I wouldn't mind somebody changing ELF to split them out too. Having them in the same file always confuses me initially.

llvm/tools/llvm-objcopy/wasm/Writer.cpp
27–29

I think we've been trying to get rid of these sort of non-obvious auto usages within llvm-objcopy. Whilst I can tell that S and Header are likely some kind of section and section header respectively, it's not obvious to me what their type is. Please replace them with the concrete type.

32

Does wasm define a constant for this 0 case here?

36

What is the 5 here? Is there a constant for it somewhere if applicable?

41

Same sort of comment as above. What are the 1 and 5?

53

Does wasm have a concept of endianness that we need to care about here?

56

i -> I

Also, I believe the standard LLVM style is:

for (size_t I = 0, S = SectionHeaders.size(); I < S; ++I)

58

Don't use auto here please. It's not clear what the type is again.
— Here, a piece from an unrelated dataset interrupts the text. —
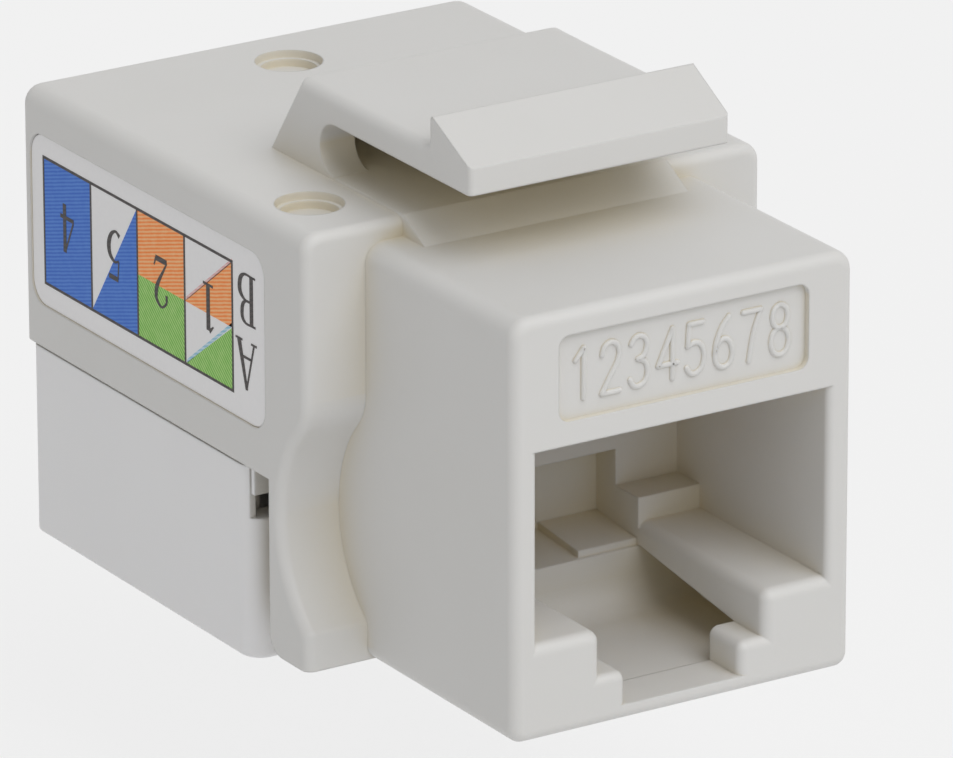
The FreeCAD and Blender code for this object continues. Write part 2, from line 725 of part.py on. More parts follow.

dschuff updated this revision to Diff 233408.Wed, Dec 11, 10:33 AM
dschuff marked 8 inline comments as done.
  • Review comments 3
llvm/tools/llvm-objcopy/wasm/Writer.cpp
36

No constant (it's just the max encoded LEB size that can encode 32 bits) but added a comment.

53

No, the spec says that these header values here are both little-endian and we are not trying to interpret them anywhere. All the other values in the format are either 1 byte or LEB-encoded.

Only one small pair of questions from me, though absolutely others should approve this too.

llvm/tools/llvm-objcopy/wasm/Writer.cpp
36

Okay, thanks. Why 32-bit though? Also, do we need to handle data that is greater in size than max 32-bits in some way?